On Fri, 7 Nov 2008 18:02:48 +0900
Daisuke Nishimura <nishimura@mxp.nes.nec.co.jp> wrote:

> On Wed, 5 Nov 2008 17:23:16 +0900, KAMEZAWA Hiroyuki <kamezawa.hiroyu@jp.fujitsu.com> wrote:
> > Mem+Swap controller core.
> > 
> > This patch implements per cgroup limit for usage of memory+swap.
> > However there are SwapCache, double counting of swap-cache and
> > swap-entry is avoided.
> > 
> > Mem+Swap controller works as following.
> >   - memory usage is limited by memory.limit_in_bytes.
> >   - memory + swap usage is limited by memory.memsw_limit_in_bytes.
> > 
> > 
> > This has following benefits.
> >   - A user can limit total resource usage of mem+swap.
> > 
> >     Without this, because memory resource controller doesn't take care of
> >     usage of swap, a process can exhaust all the swap (by memory leak.)
> >     We can avoid this case.
> > 
> >     And Swap is shared resource but it cannot be reclaimed (goes back to memory)
> >     until it's used. This characteristic can be trouble when the memory
> >     is divided into some parts by cpuset or memcg.
> >     Assume group A and group B.
> >     After some application executes, the system can be..
> >     
> >     Group A -- very large free memory space but occupy 99% of swap.
> >     Group B -- under memory shortage but cannot use swap...it's nearly full.
> > 
> >     Ability to set appropriate swap limit for each group is required.
> >       
> > Maybe someone wonder "why not swap but mem+swap ?"
> > 
> >   - The global LRU(kswapd) can swap out arbitrary pages.

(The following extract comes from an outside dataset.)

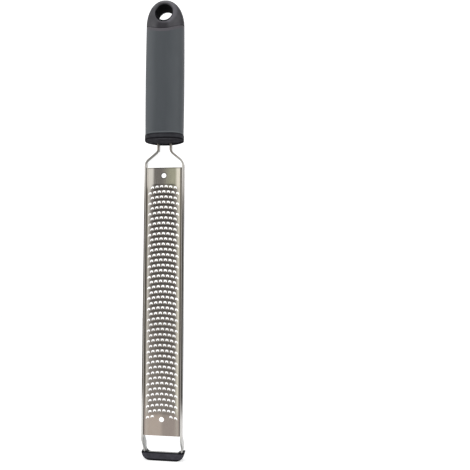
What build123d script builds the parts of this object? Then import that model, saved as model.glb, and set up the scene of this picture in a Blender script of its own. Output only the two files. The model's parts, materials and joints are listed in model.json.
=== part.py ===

Swap-out means
> >     to move account from memory to swap...there is no change in usage of
> >     mem+swap.
> > 
> >     In other words, when we want to limit the usage of swap without affecting
> >     global LRU, mem+swap limit is better than just limiting swap.
> > 
> > 
> > Accounting target information is stored in swap_cgroup which is
> > per swap entry record.
> > 
> > Charge is done as following.
> >   map
> >     - charge  page and memsw.
> > 
> >   unmap
> >     - uncharge page/memsw if not SwapCache.
> > 
> >   swap-out (__delete_from_swap_cache)
> >     - uncharge page
> >     - record mem_cgroup information to swap_cgroup.
> > 
> >   swap-in (do_swap_page)
> >     - charged as page and memsw.
> >       record in swap_cgroup is cleared.
> >       memsw accounting is decremented.
> > 
> >   swap-free (swap_free())
> >     - if swap entry is freed, memsw is uncharged by PAGE_SIZE.
> > 
> > 
> > After this, usual memory resource controller handles SwapCache.
> > (It was lacked(ignored) feature in current memcg but must be handled.)
> > 
> SwapCache has been handled in [2/6] already :)
> 
yes. I'll rewrite this.


> (snip)
> > @@ -514,12 +534,25 @@ static int __mem_cgroup_try_charge(struc
> >  		css_get(&mem->css);
> >  	}
> >  
> > +	while (1) {
> > +		int ret;
> > +		bool noswap = false;
> >  
> > -	while (unlikely(res_counter_charge(&mem->res, PAGE_SIZE))) {
> > +		ret = res_counter_charge(&mem->res, PAGE_SIZE);
> > +		if (likely(!ret)) {
> > +			if (!do_swap_account)
> > +				break;
> > +			ret = res_counter_charge(&mem->memsw, PAGE_SIZE);
> > +			if (likely(!ret))
> > +				break;
> > +			/* mem+swap counter fails */
> > +			res_counter_uncharge(&mem->res, PAGE_SIZE);
> > +			noswap = true;
> > +		}
> >  		if (!(gfp_mask & __GFP_WAIT))
> >  			goto nomem;
> >  
> > -		if (try_to_free_mem_cgroup_pages(mem, gfp_mask))
> > +		if (try_to_free_mem_cgroup_pages(mem, gfp_mask, noswap))
> >  			continue;
> >  
> >  		/*
> I have two comment about try_charge.
> 
> 1. It would be better if possible to avoid charging memsw at swapin (and uncharging
>    it again at mem_cgroup_cache_charge_swapin/mem_cgroup_commit_charge_swapin).
>    How about adding a new argument "charge_memsw" ? (it has many args already now...)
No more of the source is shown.